- Challenge
Only the lines from the line holding "bpy.context.scene.collection.objects.link(empty)" through the final line of the entries below are to be returned, exactly as they stand.

▼▼▼

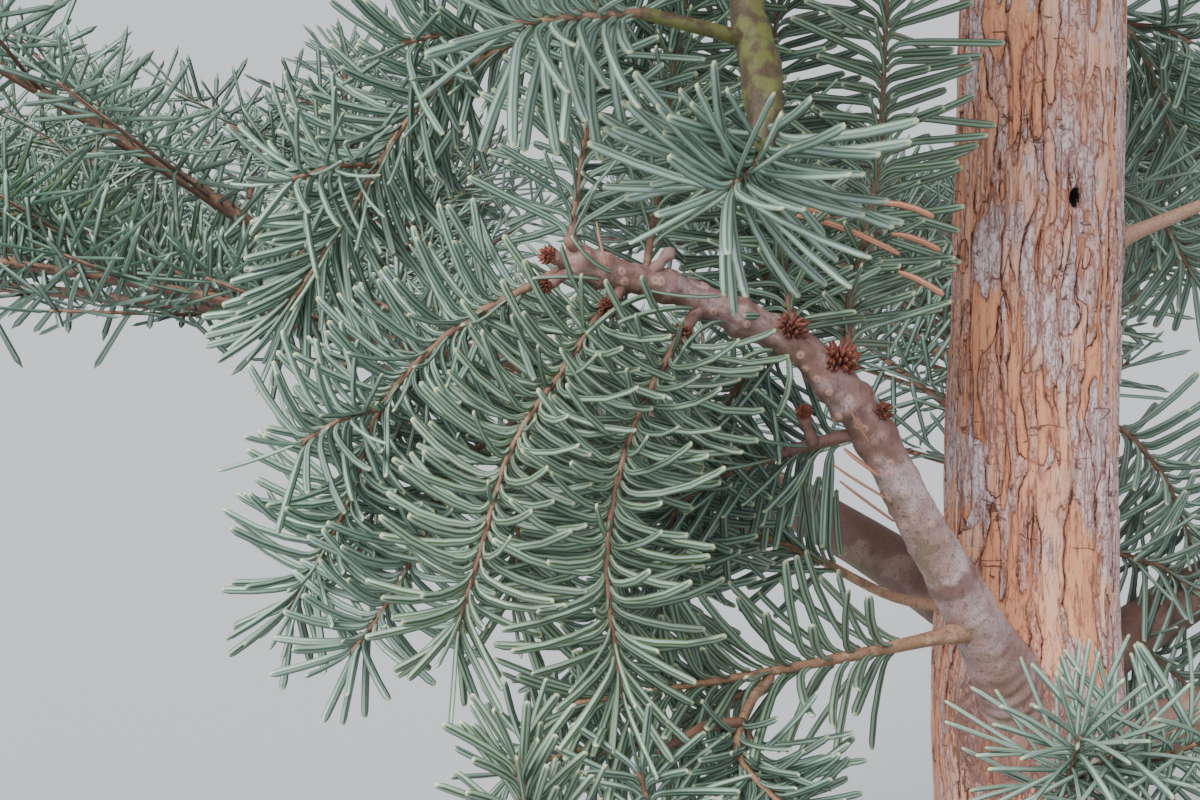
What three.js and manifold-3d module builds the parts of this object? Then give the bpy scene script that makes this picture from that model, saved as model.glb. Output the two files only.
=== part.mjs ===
// A young noble fir, 2.6 m tall, rooted in level ground.
// Millimetres, +Z up. The origin is the middle of the flat cut under the trunk, at ground level.
// Azimuths are in degrees round the trunk: 0 is +X, 90 is +Y, and the side seen from -Y is the front.

import * as THREE from "three";
import { mergeVertices } from "three/addons/utils/BufferGeometryUtils.js";
import Module from "manifold-3d";

const wasm = await Module();
wasm.setup();

// Driving dimensions of the trunk
const TRUNK_TOP = 2300;
const TRUNK_WAIST_RADIUS = 28;
const TRUNK_WAIST_HEIGHT = 520;
const TRUNK_TIP_RADIUS = 5;
const FLARE_RADIUS = 20;
const FLARE_HEIGHT = 55;
const COLLAR_SWELL = 0.07;
const COLLAR_HALF_HEIGHT = 26;
const TRUNK_LEAN = 14;
const TRUNK_BOW = 4;
const TRUNK_SIDES = 12;
const TRUNK_RINGS = 24;

// Driving dimensions of the boughs and their foliage
const CLEARANCE = 0.3;
const BOUGH_SIDES = 6;
const BOUGH_STEPS = 5;
const BOUGH_SHARE = 0.3;
const STEM_SIDES = 4;
const STEM_STEPS = 3;
const BOUGH_BASE_RADIUS = 4;
const BOUGH_RADIUS_SHARE = 0.007;
const STEM_TIP_RADIUS = 3.8;
const STEM_END = 0.86;
const TWIG_SHARE = 0.5;
const TWIG_SPREAD = 50;
const TWIG_LOWEST = -6;
const TWIG_HIGHEST = 28;
const TWIG_BARE = 0.2;
const COARSE_TWIG_EVERY = 180;
const FINE_TWIGS_PER_COARSE = 9;
const TOOTH_STEP = 82;
const TOOTH_REACH = 42;
const BLADE_THICKNESS = 4.4;
const BLADE_RIB = 2.8;
const BARE_STEP = 60;
const SHORTEST_TWIG = 75;
const TWIG_BOW = 0.06;
const SPACE_MARGIN = 12;
const WIDEST_SPACE = 110;

// Driving dimensions of the low left bough, which ends early in a knot of hanging shoots
const LEFT_AZIMUTH = 214;
const LEFT_ROOT_RADIUS = 9.2;
const LEFT_END_RADIUS = 5;
const LEFT_ROOT_FLARE = 3.5;
const SHOOT_STEP = 9;
const SHOOT_REACH = 25;
const SHOOT_RIB = 1.5;
const SHOOT_THICKNESS = 2.4;
const NEEDLE_LENGTH = 28;
const NEEDLE_WIDTH = 3;
const BUD_RADIUS = 4.2;

const radians = THREE.MathUtils.degToRad;
const UP = new THREE.Vector3(0, 0, 1);
const TOWARDS_VIEWER = new THREE.Vector3(0, -1, 0.25).normalize();

const bark = new THREE.MeshStandardMaterial({
  name: "trunk_bark",
  color: new THREE.Color(0.56, 0.33, 0.2),
  roughness: 0.9,
  metalness: 0,
});
const limbBark = new THREE.MeshStandardMaterial({
  name: "limb_bark",
  color: new THREE.Color(0.36, 0.27, 0.23),
  roughness: 0.75,
  metalness: 0,
});
const needles = new THREE.MeshStandardMaterial({
  name: "needles",
  color: new THREE.Color(0.22, 0.34, 0.27),
  roughness: 0.55,
  metalness: 0,
});

// Every tier of boughs: the azimuths, the height on the trunk and how much each bough is above or below
// it, how far out the tips reach, how much higher they are than the roots, and the slope at which the
// boughs leave the trunk where it isn't BOUGH_SLOPE.
const TIERS = [
  {
    name: "low",
    azimuths: [-30, 26, 85, 146],
    height: 412,
    offsets: [-32, -8, 6, 12],
    reach: 735,
    rise: 150,
  },
  { name: "front", azimuths: [-92], height: 262, reach: 560, rise: 40, slope: 0.1 },
  { name: "second", azimuths: [-50, 20, 92, 165, 237], height: 742, reach: 670, rise: 185 },
  { name: "second_upper", azimuths: [-15, 128, 200], height: 895, reach: 500, rise: 150 },
  { name: "third", azimuths: [-88, -16, 56, 128, 200], height: 1070, reach: 580, rise: 205 },
  { name: "third_upper", azimuths: [20, 165, 237], height: 1215, reach: 430, rise: 150 },
  { name: "fourth", azimuths: [-52, 20, 92, 164, 236], height: 1375, reach: 475, rise: 205 },
  { name: "fourth_upper", azimuths: [-90, 55, 200], height: 1515, reach: 335, rise: 150 },
  { name: "fifth", azimuths: [0, 90, 180, 270], height: 1660, reach: 370, rise: 200 },
  { name: "sixth", azimuths: [45, 135, 225, 315], height: 1910, reach: 262, rise: 175, slope: 0.8 },
  { name: "seventh", azimuths: [-90, 30, 150], height: 2130, reach: 160, rise: 140, slope: 1 },
];
const TIERS_WITH_OWN_BOUGHS = ["low", "front"];
const BOUGH_SLOPE = 0.6;

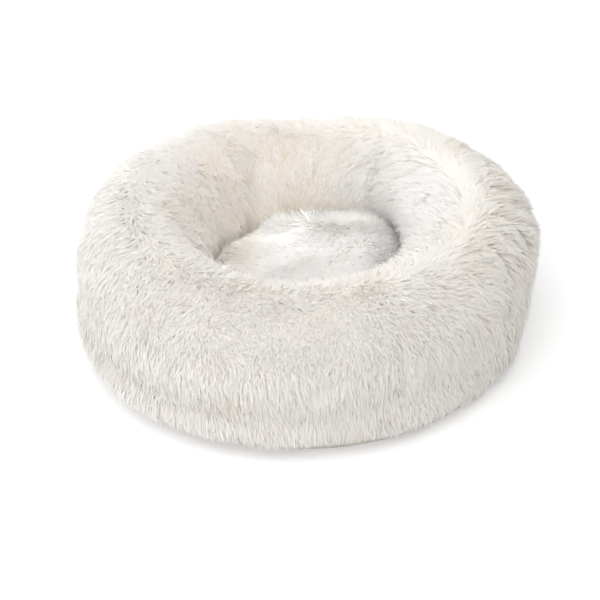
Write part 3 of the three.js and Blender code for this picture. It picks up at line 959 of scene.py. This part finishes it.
class PileSettings(bpy.types.PropertyGroup):
    lock_width: length("Lock width", "Width of a lock at its widest", 0.0010)
    spacing: length("Tuft spacing", "Least distance between tufts", 0.0021)
    spread: length("Tuft spread", "Radius over which a tuft's locks stand", 0.0018)
    clump_size: length("Clump size", "Least distance between big clumps", 0.021)
    sink: length("Root depth", "How far the roots reach into the backing", 0.0012)
    locks_per_tuft: bpy.props.IntProperty(
        name="Locks per tuft", description="Locks that draw together", default=7, min=1
    )
    softness: number("Softness", "How far the pile is lit as one soft surface", 2.4)
    twist: number("Twist", "How far strands turn about their length", radians(32), subtype="ANGLE")
    roughness: number("Roughness", "Dullness of the fibre", 0.85)
    sheen: number("Sheen", "Soft light along the fibre's edge", 0.25)
    through: number("Translucency", "Share of light that passes through a strand", 0.35, subtype="FACTOR")


class StageSettings(bpy.types.PropertyGroup):
    distance: length("Camera distance", "From the camera to the bed", 1.443)
    elevation: number("Camera height", "Angle over the floor", radians(32.4), subtype="ANGLE")
    azimuth: number("Camera side", "Angle round the bed", radians(0.4), subtype="ANGLE")
    lens: number("Lens", "Focal length in millimetres", 66.9)
    slide: number("Sideways shift", "Sideways shift of the frame", -0.0048)
    drop: number("Upward shift", "Upward shift of the frame", -0.0830)
    key: number("Key light", "Power of the soft key light", 32.8, unit="POWER")
    nest: number("Nest light", "Power of the small light over the nest", 0.37, unit="POWER")
    fill: number("Fill light", "Strength of the room's light", 0.93)
    side: number("Shaded side", "How much darker the room is to the right", 0.44, subtype="FACTOR")
    behind: number("Shaded back", "How much darker the room is to the back", 0.15, subtype="FACTOR")
    glow: number("Floor glow", "How far the floor is lifted to white for the camera", 0.17)
    floor: bpy.props.FloatVectorProperty(
        name="Floor",
        description="Colour of the floor and backdrop",
        default=linear((240, 240, 240)),
        subtype="COLOR",
        min=0,
        max=1,
    )


def settings_of(context, name):
    return getattr(context.scene, "cat_bed_" + name)


# Operators


def sector_of(azimuth):
    """Which quarter between two upright seams an angle lies in."""
    return np.floor(((azimuth - SEAM_AZIMUTH) % tau) / QUARTER).astype(int)


def in_sector(azimuth, i):
    return sector_of(azimuth) == (i - 1) % 4


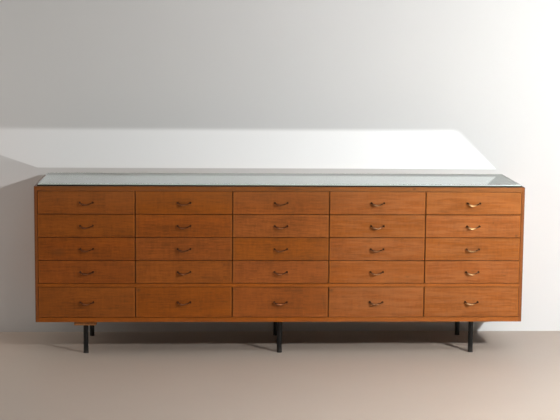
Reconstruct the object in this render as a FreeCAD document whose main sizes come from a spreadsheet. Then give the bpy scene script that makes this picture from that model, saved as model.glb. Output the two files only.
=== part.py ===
import FreeCAD, Part
import Sketcher
import math
import os

# Counter chest: five columns of five drawers in a veneered case on six steel legs, with a glass top.
# X runs along the front to the right, Y runs into the depth, Z is up. The front faces -Y.
# The origin is on the floor, under the middle of the whole chest.

doc = FreeCAD.newDocument("CounterChest")
sheet = doc.addObject("Spreadsheet::Sheet", "Sizes")


class Size:
    """A length that knows its number and the expression that gives it."""

    def __init__(self, value, text):
        self.value = value
        self.text = text

    def joined(self, other, sign, value):
        text = other.text if isinstance(other, Size) else repr(other)
        return Size(value, "(" + self.text + sign + text + ")")

    def __add__(self, other):
        return self.joined(other, " + ", self.value + number(other))

    def __sub__(self, other):
        return self.joined(other, " - ", self.value - number(other))

    def __mul__(self, other):
        return self.joined(other, " * ", self.value * number(other))

    def __truediv__(self, other):
        return self.joined(other, " / ", self.value / number(other))

    def __neg__(self):
        return self * -1


def number(length):
    return length.value if isinstance(length, Size) else length


def size(name, value):
    """Put one driving dimension into the sheet and return it."""
    row = "A" + str(size.rows)
    size.rows = size.rows + 1
    sheet.set(row, str(value))
    sheet.setAlias(row, name)
    return Size(value, "Sizes." + name)


size.rows = 1
zero = Size(0.0, "0 mm")

# Drawer fronts and the gaps round them
columns = 5
shallow_rows = 4
front_width = size("front_width", 547.2)
shallow_height = size("shallow_height", 130.0)
deep_height = size("deep_height", 175.0)
front_thickness = size("front_thickness", 20.0)
front_arris = size("front_arris", 1.0)
column_gap = size("column_gap", 6.0)
side_gap = size("side_gap", 2.0)
row_gap = size("row_gap", 3.0)
rail_gap = size("rail_gap", 2.0)

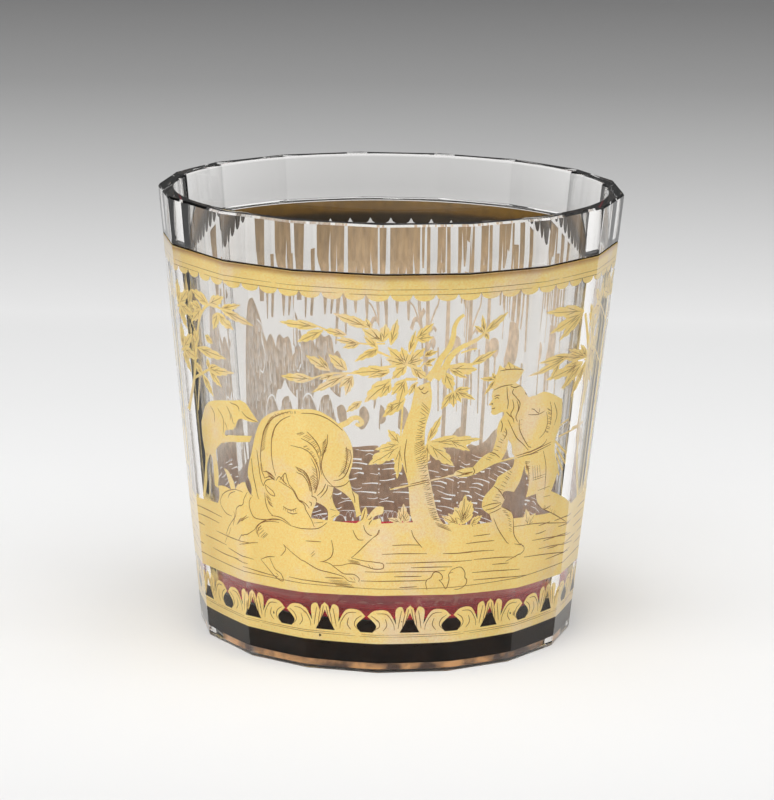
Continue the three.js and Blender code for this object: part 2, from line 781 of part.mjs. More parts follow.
// A saddled horse standing with its rump to the left
function horse() {
  const body = outline(
    [-10.4, 14.6],
    [[-9.4, 17.2], [-6, 18.8], [-1.6, 18.2], [2, 19.4]],
    [[5, 20.4], [8, 24.6]],
    [[9.2, 25.6]],
    [[9.6, 23.8], [12, 20.4]],
    [[11, 19.4]],
    [[8.6, 20.6], [7.4, 17], [6, 13.6]],
    [[6.4, 8], [5.4, 4], [5.8, -2]],
    [[4.2, -2]],
    [[4, 4], [4.2, 8], [2.6, 11.6]],
    [[-2, 11], [-5.6, 11.4]],
    [[-6.4, 7.6], [-7.6, 5], [-6.6, -2]],
    [[-8.2, -2]],
    [[-9.2, 5], [-9, 8.6], [-10.4, 11.4]],
  );
  const tail = stem([[-9.6, 16.4], [-12, 14.6], [-12, 8.4]], 1);
  return [body, tail];
}

// The frieze's layout: motifs by their place along the arc and their height on the wall

const ARC_LENGTH = TURN * ARC_RADIUS;
const BACK = ARC_LENGTH / 2;

function friezeOutlines() {
  return [
    // Front: the boar at bay under the old tree, the huntsman and his spear
    ...place(bigTree(), 7.5, 27),
    ...place(boar(), -15.5, 27),
    ...place([houndHead()], -28.8, 27.8),
    ...place(huntsman(), 26, 24.5),
    stem([[0.5, 33.5], [20, 37.4], [42, 42]], 0.5),
    ...place(bush(5.6), 13.8, 27),
    ...place(bush(3.8), 3, 27.4, 1, true),
    ...place(bush(4), -1.6, 27.2),
    ...place(bush(3.6), 23.6, 25.4),
    // Left of the boar: a waiting horse, a tree and a stag
    ...place(horse(), -38, 26),
    ...place(slimTree(), -50, 26, 1.05),
    ...place(stag(), -60.5, 25.4, 0.9, true),
    spray([-30.5, 61], -6, 7.6, 3, 90),
    stem([[-43.9, 61.6], [-37, 62.4], [-29.6, 61]], STEM_WIDTH),
    // Right of the huntsman: a tree, a hound and a bush
    ...place(slimTree(), 49, 25.4, 1.08, true),
    ...place(hound(), 75, 25.6),
    ...place(bush(4.6), 84, 25.6),
    // Back: a hanging tree and rounded hills
    ...place(hangingTree(), BACK - 5.5, 25.6, 1.35),
    ...place([rock(9.5, 21.5)], BACK + 13.5, 25),
    ...place([rock(7, 21.5)], BACK + 20.8, 25),
    ...place([rock(16, 26)], BACK + 30.4, 25),
  ];
}

// The ground line rises and falls a little round the beaker
function groundTop(azimuth) {
  return GROUND_TOP + 0.9 * Math.cos(azimuth) + 0.5 * Math.sin(3 * azimuth + 2) + 0.25 * Math.sin(11 * azimuth);
}

// It reaches a little lower at the back than at the front
function groundBottom(azimuth) {
  return GROUND_BOTTOM - 0.5 + 0.5 * Math.cos(azimuth) + 0.15 * Math.sin(5 * azimuth + 1);
}

// One sheet of the frieze between two stations: the ground and every motif that reaches it
function makeFriezeSheet(first, last) {
  const start = stationAzimuth(first);
  const end = stationAzimuth(last);
  const margin = 2 * MEAN_STEP;
  const azimuths = [];
  for (let azimuth = start - margin; azimuth < end + margin; azimuth += MEAN_STEP / 2) {
    azimuths.push(azimuth);
  }
  const stencils = [bandStencil(azimuths, groundBottom, groundTop, false)];
  for (const points of friezeOutlines()) {
    for (const turn of [-1, 0, 1]) {
      const moved = points.map((point) => new THREE.Vector2(point.x + turn * ARC_LENGTH, point.y));
      const low = Math.min(...moved.map((point) => point.x)) / ARC_RADIUS;
      const high = Math.max(...moved.map((point) => point.x)) / ARC_RADIUS;
      if (high > start && low < end) {
        stencils.push(stencil(moved));
      }
    }
  }
  const sheet = leafSheet(GROUND_BOTTOM - 2 * CUT_MARGIN, FRIEZE_TOP, first, last);
  return toGeometry(sheet.intersect(joinAll(stencils)));
}

// The beaker

const beaker = new THREE.Group();

function addPiece(name, geometry, look) {
  const piece = new THREE.Mesh(geometry, new THREE.MeshStandardMaterial({ ...look, flatShading: true }));
  piece.name = name;
  beaker.add(piece);
}

addPiece('outer_sleeve', makeOuterSleeve(), GLASS);
addPiece('inner_beaker', makeInnerBeaker(), GLASS);
addPiece('base_disc', makeBaseDisc(), GLASS);
addPiece('lip_seam_resin', makeLipSeam(), PITCH);
addPiece('foot_resin_ring', makePitchRing(), PITCH);
addPiece('foot_seam_resin', makeFootSeam(), AMBER);
addPiece('ruby_lacquer', makeRubyLacquer(), RUBY);
addPiece('gold_medallion', makeGoldRosette(), GOLD);
addPiece('gold_upper_border', makeUpperBorder(), GOLD);
addPiece('gold_lower_border', makeLowerBorder(), GOLD);

const FRIEZE_SHEETS = { front: [-16, 15], right: [15, 21], back: [21, 35] };
for (const [side, [first, last]] of Object.entries(FRIEZE_SHEETS)) {
  addPiece(`gold_frieze_${side}`, makeFriezeSheet(first, last), GOLD);
}

export default beaker;
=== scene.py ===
# Looks of the double-walled faceted beaker with its engraved gold leaf, on a pale studio sweep.
# Lengths are in millimetres and are turned into metres where a mesh is made. Only the lamps, the
# paper's shading and the camera's clipping are written in metres.
# Azimuth 0 faces the front, -Y, and grows towards +X. Outlines on the wall are drawn in
# millimetres along an arc of ARC_RADIUS and in heights.

import math
import random

import bmesh
import bpy
from mathutils import Matrix, Vector
from mathutils.geometry import delaunay_2d_cdt


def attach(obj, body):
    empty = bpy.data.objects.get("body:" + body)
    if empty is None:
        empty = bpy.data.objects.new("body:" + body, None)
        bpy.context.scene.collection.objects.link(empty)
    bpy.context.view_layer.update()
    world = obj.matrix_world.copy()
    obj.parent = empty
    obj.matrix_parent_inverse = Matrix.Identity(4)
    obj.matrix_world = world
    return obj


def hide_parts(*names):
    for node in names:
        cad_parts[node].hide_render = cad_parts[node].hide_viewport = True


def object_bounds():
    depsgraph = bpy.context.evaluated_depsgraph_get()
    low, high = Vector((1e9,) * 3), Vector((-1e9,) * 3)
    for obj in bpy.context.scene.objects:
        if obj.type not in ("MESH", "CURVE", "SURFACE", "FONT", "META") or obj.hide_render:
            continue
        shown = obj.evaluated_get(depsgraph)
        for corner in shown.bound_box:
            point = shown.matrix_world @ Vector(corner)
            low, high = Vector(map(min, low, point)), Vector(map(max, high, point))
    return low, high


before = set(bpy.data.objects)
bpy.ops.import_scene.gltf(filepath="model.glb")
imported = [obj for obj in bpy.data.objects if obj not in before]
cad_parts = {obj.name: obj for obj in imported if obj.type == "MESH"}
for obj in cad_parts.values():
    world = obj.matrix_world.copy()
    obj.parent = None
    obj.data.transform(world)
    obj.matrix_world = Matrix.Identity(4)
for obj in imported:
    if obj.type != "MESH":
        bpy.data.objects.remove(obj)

CAD_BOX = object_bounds()
MM = 0.001
BODY = "root"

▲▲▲

- Solution for this task
        bpy.context.scene.collection.objects.link(empty)
    bpy.context.view_layer.update()
    world = obj.matrix_world.copy()
    obj.parent = empty
    obj.matrix_parent_inverse = Matrix.Identity(4)
    obj.matrix_world = world
    return obj


def hide_parts(*names):
    for node in names:
        cad_parts[node].hide_render = cad_parts[node].hide_viewport = True


def object_bounds():
    depsgraph = bpy.context.evaluated_depsgraph_get()
    low, high = Vector((1e9,) * 3), Vector((-1e9,) * 3)
    for obj in bpy.context.scene.objects:
        if obj.type not in ("MESH", "CURVE", "SURFACE", "FONT", "META") or obj.hide_render:
            continue
        shown = obj.evaluated_get(depsgraph)
        for corner in shown.bound_box:
            point = shown.matrix_world @ Vector(corner)
            low, high = Vector(map(min, low, point)), Vector(map(max, high, point))
    return low, high


before = set(bpy.data.objects)
bpy.ops.import_scene.gltf(filepath="model.glb")
imported = [obj for obj in bpy.data.objects if obj not in before]
cad_parts = {obj.name: obj for obj in imported if obj.type == "MESH"}
for obj in cad_parts.values():
    world = obj.matrix_world.copy()
    obj.parent = None
    obj.data.transform(world)
    obj.matrix_world = Matrix.Identity(4)
for obj in imported:
    if obj.type != "MESH":
        bpy.data.objects.remove(obj)

CAD_BOX = object_bounds()
MM = 0.001
BODY = "root"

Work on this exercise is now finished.